_Extracted material_.
------------------------------------------------------------------------

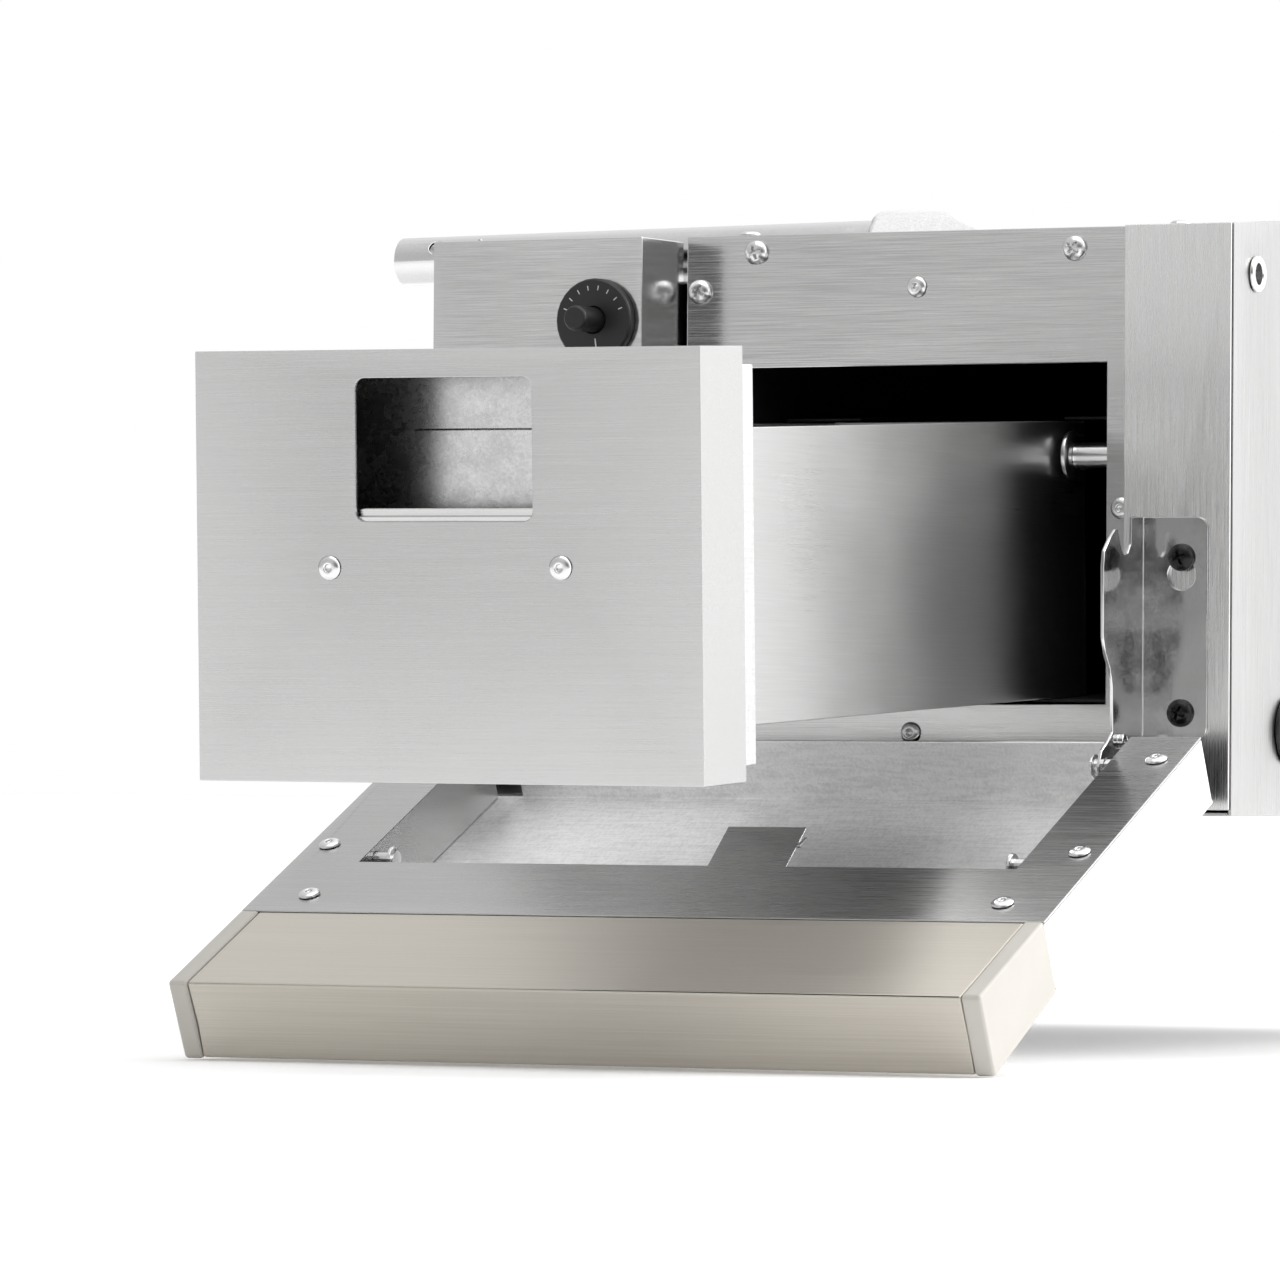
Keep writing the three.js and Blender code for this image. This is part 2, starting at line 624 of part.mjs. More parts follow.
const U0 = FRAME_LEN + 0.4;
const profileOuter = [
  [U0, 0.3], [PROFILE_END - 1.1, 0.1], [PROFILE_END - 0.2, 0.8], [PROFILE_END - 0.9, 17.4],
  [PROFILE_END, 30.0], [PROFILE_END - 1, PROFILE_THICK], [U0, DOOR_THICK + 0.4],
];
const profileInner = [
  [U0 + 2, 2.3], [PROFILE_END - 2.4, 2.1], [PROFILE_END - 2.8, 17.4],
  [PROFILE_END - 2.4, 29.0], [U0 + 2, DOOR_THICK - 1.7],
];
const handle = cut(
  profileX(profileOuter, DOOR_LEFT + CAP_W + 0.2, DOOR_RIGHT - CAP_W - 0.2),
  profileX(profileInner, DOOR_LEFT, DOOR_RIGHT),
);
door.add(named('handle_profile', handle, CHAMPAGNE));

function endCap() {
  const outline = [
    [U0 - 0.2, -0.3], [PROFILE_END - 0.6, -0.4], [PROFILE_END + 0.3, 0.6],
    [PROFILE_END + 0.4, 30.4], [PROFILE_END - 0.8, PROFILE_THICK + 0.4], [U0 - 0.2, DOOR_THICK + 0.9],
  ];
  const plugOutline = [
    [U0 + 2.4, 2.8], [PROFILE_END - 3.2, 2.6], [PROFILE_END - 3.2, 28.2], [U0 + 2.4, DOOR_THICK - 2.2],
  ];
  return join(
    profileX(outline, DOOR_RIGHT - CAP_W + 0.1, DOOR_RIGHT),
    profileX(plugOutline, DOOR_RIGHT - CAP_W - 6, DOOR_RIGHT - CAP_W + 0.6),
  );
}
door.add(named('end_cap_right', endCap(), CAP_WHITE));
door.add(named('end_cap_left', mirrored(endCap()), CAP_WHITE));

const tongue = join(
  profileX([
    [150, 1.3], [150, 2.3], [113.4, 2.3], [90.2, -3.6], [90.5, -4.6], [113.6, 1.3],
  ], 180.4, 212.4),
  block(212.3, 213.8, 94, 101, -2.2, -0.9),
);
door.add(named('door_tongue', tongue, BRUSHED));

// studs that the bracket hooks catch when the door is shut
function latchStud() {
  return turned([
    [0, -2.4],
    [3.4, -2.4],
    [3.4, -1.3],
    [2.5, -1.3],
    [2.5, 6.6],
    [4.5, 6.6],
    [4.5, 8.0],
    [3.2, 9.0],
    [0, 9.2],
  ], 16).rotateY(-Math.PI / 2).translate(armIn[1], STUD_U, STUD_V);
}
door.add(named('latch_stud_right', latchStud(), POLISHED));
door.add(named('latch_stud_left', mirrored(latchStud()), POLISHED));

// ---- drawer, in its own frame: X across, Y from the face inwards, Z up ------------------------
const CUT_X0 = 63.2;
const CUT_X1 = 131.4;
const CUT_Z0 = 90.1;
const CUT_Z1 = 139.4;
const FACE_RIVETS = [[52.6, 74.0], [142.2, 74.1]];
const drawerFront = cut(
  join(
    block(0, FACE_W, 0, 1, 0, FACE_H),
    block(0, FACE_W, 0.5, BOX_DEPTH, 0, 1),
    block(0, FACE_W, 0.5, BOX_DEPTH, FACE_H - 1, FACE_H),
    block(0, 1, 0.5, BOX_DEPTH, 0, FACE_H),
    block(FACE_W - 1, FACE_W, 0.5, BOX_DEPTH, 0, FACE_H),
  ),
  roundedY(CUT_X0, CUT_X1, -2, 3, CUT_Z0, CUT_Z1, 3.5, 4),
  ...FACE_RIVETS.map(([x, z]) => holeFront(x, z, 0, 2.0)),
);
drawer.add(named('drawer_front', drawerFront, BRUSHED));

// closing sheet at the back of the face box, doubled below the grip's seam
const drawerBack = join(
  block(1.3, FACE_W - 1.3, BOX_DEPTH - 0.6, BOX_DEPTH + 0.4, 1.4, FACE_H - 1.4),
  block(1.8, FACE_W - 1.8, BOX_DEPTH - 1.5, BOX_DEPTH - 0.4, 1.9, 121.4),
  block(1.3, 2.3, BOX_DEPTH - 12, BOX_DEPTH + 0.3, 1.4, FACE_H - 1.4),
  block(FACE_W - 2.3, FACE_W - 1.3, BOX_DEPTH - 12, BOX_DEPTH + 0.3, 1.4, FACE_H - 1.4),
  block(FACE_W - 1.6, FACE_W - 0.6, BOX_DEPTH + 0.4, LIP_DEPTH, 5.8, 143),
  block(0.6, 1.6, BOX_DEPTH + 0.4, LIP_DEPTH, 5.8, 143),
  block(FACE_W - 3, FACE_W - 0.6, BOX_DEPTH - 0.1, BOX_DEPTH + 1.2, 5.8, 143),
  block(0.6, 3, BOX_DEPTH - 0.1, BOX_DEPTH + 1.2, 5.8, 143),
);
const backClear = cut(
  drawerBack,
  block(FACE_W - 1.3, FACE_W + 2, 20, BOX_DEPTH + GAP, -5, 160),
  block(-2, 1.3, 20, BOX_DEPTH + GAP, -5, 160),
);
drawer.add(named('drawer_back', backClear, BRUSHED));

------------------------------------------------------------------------

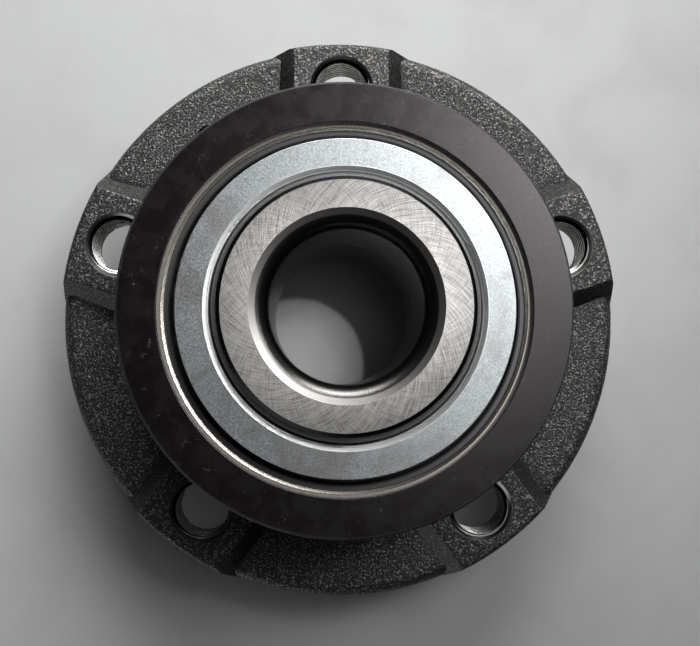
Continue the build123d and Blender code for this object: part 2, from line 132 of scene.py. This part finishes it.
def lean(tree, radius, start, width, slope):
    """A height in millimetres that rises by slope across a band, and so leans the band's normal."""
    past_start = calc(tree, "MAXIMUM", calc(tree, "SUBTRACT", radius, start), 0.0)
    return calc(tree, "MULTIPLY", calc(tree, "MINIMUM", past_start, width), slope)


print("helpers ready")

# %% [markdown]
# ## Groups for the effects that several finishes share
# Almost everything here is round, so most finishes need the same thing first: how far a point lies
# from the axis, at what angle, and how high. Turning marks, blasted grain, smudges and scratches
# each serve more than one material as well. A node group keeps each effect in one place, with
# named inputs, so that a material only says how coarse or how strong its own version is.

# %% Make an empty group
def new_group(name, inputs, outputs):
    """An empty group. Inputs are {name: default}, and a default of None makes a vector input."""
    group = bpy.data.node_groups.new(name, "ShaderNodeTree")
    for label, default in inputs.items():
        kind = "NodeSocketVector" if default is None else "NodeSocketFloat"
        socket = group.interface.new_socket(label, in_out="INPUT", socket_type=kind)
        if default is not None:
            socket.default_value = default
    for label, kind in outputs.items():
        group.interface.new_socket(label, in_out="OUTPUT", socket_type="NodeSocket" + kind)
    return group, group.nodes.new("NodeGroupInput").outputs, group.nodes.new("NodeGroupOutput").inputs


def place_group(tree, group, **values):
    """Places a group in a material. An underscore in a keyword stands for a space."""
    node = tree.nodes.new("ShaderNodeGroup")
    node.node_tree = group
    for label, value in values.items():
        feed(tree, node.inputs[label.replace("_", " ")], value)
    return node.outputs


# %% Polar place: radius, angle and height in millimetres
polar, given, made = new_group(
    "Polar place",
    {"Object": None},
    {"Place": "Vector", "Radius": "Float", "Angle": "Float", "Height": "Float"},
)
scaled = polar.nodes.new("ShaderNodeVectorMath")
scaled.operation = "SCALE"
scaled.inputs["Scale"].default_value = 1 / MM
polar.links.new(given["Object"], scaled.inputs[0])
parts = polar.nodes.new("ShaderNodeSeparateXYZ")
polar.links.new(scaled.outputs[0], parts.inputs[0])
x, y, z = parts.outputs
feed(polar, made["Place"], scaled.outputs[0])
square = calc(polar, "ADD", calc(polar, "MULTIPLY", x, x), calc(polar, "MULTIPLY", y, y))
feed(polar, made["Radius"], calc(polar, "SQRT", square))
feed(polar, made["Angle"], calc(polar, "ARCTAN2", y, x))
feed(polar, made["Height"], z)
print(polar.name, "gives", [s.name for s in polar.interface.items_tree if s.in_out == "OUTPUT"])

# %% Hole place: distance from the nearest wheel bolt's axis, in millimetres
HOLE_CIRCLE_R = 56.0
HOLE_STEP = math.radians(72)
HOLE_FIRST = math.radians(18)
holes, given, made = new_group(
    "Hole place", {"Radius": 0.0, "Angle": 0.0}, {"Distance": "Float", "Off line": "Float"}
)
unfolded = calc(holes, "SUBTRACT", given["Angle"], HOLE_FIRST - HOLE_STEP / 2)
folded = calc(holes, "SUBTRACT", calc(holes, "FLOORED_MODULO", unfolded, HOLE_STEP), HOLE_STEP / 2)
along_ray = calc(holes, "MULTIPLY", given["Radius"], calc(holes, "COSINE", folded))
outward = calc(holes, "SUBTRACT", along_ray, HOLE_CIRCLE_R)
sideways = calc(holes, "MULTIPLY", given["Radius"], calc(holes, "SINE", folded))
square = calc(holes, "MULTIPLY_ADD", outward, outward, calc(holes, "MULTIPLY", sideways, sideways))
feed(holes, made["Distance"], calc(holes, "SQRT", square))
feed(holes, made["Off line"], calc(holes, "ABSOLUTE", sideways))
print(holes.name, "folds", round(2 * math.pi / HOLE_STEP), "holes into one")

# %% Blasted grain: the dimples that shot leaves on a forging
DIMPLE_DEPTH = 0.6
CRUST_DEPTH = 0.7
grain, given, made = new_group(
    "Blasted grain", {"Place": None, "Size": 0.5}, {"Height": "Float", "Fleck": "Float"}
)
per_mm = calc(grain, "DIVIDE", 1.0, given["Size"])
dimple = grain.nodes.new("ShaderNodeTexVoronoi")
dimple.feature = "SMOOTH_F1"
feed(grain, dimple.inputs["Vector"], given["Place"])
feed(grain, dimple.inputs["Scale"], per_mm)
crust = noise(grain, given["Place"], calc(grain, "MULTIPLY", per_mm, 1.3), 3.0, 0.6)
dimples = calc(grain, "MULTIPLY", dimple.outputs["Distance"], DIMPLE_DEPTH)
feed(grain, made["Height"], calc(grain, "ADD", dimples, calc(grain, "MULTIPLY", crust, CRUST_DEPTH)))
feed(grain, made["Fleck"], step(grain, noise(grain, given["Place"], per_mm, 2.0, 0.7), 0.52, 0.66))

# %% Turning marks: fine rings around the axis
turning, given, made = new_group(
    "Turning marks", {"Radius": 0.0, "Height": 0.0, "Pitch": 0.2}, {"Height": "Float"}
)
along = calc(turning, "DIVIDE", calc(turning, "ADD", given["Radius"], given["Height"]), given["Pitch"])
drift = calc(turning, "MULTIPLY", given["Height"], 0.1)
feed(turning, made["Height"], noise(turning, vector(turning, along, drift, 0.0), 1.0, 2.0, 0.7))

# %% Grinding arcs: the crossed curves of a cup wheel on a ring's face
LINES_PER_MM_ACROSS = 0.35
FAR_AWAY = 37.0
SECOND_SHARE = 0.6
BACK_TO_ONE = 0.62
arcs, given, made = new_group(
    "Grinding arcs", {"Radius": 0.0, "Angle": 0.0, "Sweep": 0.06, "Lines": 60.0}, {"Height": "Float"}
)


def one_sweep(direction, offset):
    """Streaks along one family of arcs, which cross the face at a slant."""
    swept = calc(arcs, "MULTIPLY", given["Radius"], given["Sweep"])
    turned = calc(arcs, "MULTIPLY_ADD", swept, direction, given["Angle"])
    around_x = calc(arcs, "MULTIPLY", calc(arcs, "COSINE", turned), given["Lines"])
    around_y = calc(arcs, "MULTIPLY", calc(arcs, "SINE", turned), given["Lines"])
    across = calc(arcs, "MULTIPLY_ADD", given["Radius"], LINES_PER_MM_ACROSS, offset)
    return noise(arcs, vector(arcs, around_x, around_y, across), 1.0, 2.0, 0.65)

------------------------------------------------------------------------

Copy out exactly the lines from the one with "Continue the build123d" through the one with "return node.outputs", counting both ends, and no other lines.

_Complete response_.
Continue the build123d and Blender code for this object: part 2, from line 132 of scene.py. This part finishes it.
def lean(tree, radius, start, width, slope):
    """A height in millimetres that rises by slope across a band, and so leans the band's normal."""
    past_start = calc(tree, "MAXIMUM", calc(tree, "SUBTRACT", radius, start), 0.0)
    return calc(tree, "MULTIPLY", calc(tree, "MINIMUM", past_start, width), slope)


print("helpers ready")

# %% [markdown]
# ## Groups for the effects that several finishes share
# Almost everything here is round, so most finishes need the same thing first: how far a point lies
# from the axis, at what angle, and how high. Turning marks, blasted grain, smudges and scratches
# each serve more than one material as well. A node group keeps each effect in one place, with
# named inputs, so that a material only says how coarse or how strong its own version is.

# %% Make an empty group
def new_group(name, inputs, outputs):
    """An empty group. Inputs are {name: default}, and a default of None makes a vector input."""
    group = bpy.data.node_groups.new(name, "ShaderNodeTree")
    for label, default in inputs.items():
        kind = "NodeSocketVector" if default is None else "NodeSocketFloat"
        socket = group.interface.new_socket(label, in_out="INPUT", socket_type=kind)
        if default is not None:
            socket.default_value = default
    for label, kind in outputs.items():
        group.interface.new_socket(label, in_out="OUTPUT", socket_type="NodeSocket" + kind)
    return group, group.nodes.new("NodeGroupInput").outputs, group.nodes.new("NodeGroupOutput").inputs


def place_group(tree, group, **values):
    """Places a group in a material. An underscore in a keyword stands for a space."""
    node = tree.nodes.new("ShaderNodeGroup")
    node.node_tree = group
    for label, value in values.items():
        feed(tree, node.inputs[label.replace("_", " ")], value)
    return node.outputs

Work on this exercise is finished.